While Ryan is correct in stating that the style of teaching in Japan is still too grammar and test-focused, resulting in students being poorly equipped to communicate in English, this is hardly the fault of ALTs nor within their ability to control, much less automatically correlated with the particular tertiary qualifications they hold. Conscientious, hard-working ALTS (yes, they do exist; I was one of them) do their best within the system, and drawing on their own education and experience, to teach English in a way that is enjoyable and motivating for students.
Moreover, with respect to the JET program in particular, being in the community in the fully-supported way that a JET ALT is (as opposed to a company-dispatched, relatively unsupported ALT) brings a greater sense of belonging that grants teachers the additional standing and opportunities to engage students in English conversation in a myriad of ways outside school, an environment where, arguably, English is far more likely to be useful and retained.

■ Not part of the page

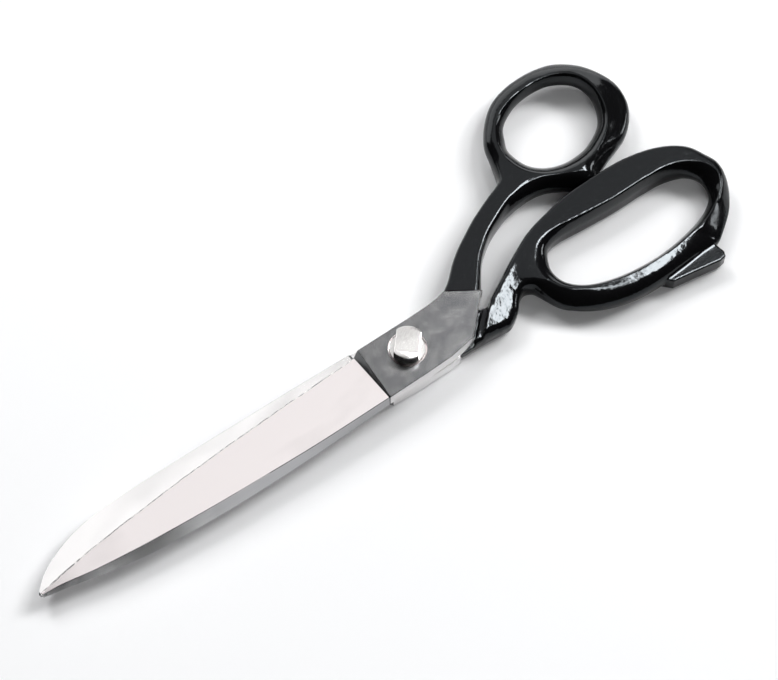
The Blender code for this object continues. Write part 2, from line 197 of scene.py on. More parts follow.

Where I do agree with Ryan is that Japanese schools deserve teachers, JETs or otherwise, who are professional about their job. Where I disagree is that it’s quite possible to be that without a formal teaching qualification.
Remember, ‘E’ is for ‘exchange’
As a current JET program participant, I only partially agree with Ryan’s criticisms. It is true that many ALTs are just looking for an easy job that pays well enough for them to visit Thailand every weekend, but the stagnant salary is part of the problem: You get what you pay for.
Ryan is a more established professional who can afford to take a big pay cut, but most ALTs are fresh out of college and have a lot of debt. Raising the salary of ALTs will attract higher-quality candidates and allow the system to be more selective in who gets hired.
Some blame for the low quality of ALTs also rests on their supervisors and teaching partners. The JET program has been around long enough that there should be a training course to teach JTEs (Japanese teachers of English) how to effectively use their ALTs, as well as guidance at higher levels to teach head teachers and principals how to manage their ALTs.
Eikaiwas can’t be reliably compared to public schools because public schooling (through junior high school) is compulsory. High achievers in eikaiwa are high achievers in their daytime school also. Public schools have to take all-comers, so part of the reason for the JET program is to foster cultural exchange with students who may never have the opportunity (for reasons related to skill or finance) to attend an eikaiwa or continue on to university.
Also, in comparing ALTs to eikaiwa, Ryan forgets exactly what the acronym JET stands for: Japan Exchange and Teaching — not “teaching and exchange.” A virtue of the “revolving door” of the JET program is that students are being exposed to foreigners with little practical experience of Japan, so they get practice in being cultural ambassadors.
Consider the process of making mochi together with students. Both the ALT and the students benefit more from that experience if the ALT has never done it before, as compared to an old veteran who has been in Japan for eight years.
Finally, I think the program has changed since 1997-2000 when Ryan was last an ALT. I too have heard horror stories about bad ALTs from years ago, but contracting organizations have much greater leeway to fire underperforming ALTs at the end of contract periods.
Even if underperforming ALTs just get “ignored,” as Ryan states, some of the blame lies with supervisors. What theory of management states that a boss should “ignore” an underperforming employee?